面向测试时动态模型选择的元认知敏感性 (Metacognitive Sensitivity for Test-Time Dynamic Model Selection)

A key aspect of human cognition is metacognition - the ability to assess one's own knowledge and judgment reliability. While deep learning models can express confidence in their predictions, they often suffer from poor calibration, a cognitive bias where expressed confidence does not reflect true competence. Do models truly know what they know? Drawing from human cognitive science, we propose a new framework for evaluating and leveraging AI metacognition. We introduce meta-d', a psychologically-grounded measure of metacognitive sensitivity, to characterise how reliably a model's confidence predicts its own accuracy. We then use this dynamic sensitivity score as context for a bandit-based arbiter that performs test-time model selection, learning which of several expert models to trust for a given task. Our experiments across multiple datasets and deep learning model combinations (including CNNs and VLMs) demonstrate that this metacognitive approach improves joint-inference accuracy over constituent models. This work provides a novel behavioural account of AI models, recasting ensemble selection as a problem of evaluating both short-term signals (confidence prediction scores) and medium-term traits (metacognitive sensitivity).

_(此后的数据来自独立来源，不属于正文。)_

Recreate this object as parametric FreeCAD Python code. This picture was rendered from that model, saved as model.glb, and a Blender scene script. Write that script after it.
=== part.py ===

翻译：人类认知的一个关键方面是元认知——即评估自身知识及判断可靠性的能力。尽管深度学习模型能够表达对其预测结果的置信度，但它们常存在校准不佳的问题，这是一种认知偏差，表现为表达的置信度未能反映真实能力。模型是否真正了解自身所知？借鉴人类认知科学，我们提出了一种用于评估和利用人工智能元认知的新框架。我们引入了元d'（meta-d'），这是一种基于心理学的元认知敏感性度量，用于刻画模型置信度预测自身准确性的可靠程度。随后，我们将这一动态敏感性分数作为上下文信息，用于基于多臂赌博机（bandit）的仲裁器，该仲裁器在测试时执行模型选择，学习针对给定任务应信任多个专家模型中的哪一个。我们在多个数据集和深度学习模型组合（包括CNN和VLM）上的实验表明，这种元认知方法相较于各组成模型，提升了联合推理的准确性。本研究为AI模型提供了一种新颖的行为描述框架，将集成选择问题重新定义为同时评估短期信号（置信度预测分数）与中期特质（元认知敏感性）的问题。